## begin

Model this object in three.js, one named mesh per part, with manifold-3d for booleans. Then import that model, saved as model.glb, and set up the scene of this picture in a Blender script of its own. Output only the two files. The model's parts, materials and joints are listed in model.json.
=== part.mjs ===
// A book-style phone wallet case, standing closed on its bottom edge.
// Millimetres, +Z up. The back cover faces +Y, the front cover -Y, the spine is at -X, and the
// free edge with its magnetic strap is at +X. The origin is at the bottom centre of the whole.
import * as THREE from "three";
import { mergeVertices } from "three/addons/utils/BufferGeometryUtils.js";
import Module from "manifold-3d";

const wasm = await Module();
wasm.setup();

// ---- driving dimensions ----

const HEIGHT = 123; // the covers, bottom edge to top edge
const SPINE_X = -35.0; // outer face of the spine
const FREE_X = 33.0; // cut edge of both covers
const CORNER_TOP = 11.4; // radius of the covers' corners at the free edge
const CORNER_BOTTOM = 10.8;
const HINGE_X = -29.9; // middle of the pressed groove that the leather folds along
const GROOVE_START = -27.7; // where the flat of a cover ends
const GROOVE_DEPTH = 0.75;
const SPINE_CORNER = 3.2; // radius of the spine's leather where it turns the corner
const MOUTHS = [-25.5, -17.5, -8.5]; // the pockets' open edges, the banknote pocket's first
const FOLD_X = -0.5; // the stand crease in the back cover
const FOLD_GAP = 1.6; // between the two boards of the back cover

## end

= Work to do =
In the lines above, locate the string "that". Copy every line where it occurs.

= Result of this exercise =
Model this object in three.js, one named mesh per part, with manifold-3d for booleans. Then import that model, saved as model.glb, and set up the scene of this picture in a Blender script of its own. Output only the two files. The model's parts, materials and joints are listed in model.json.
const HINGE_X = -29.9; // middle of the pressed groove that the leather folds along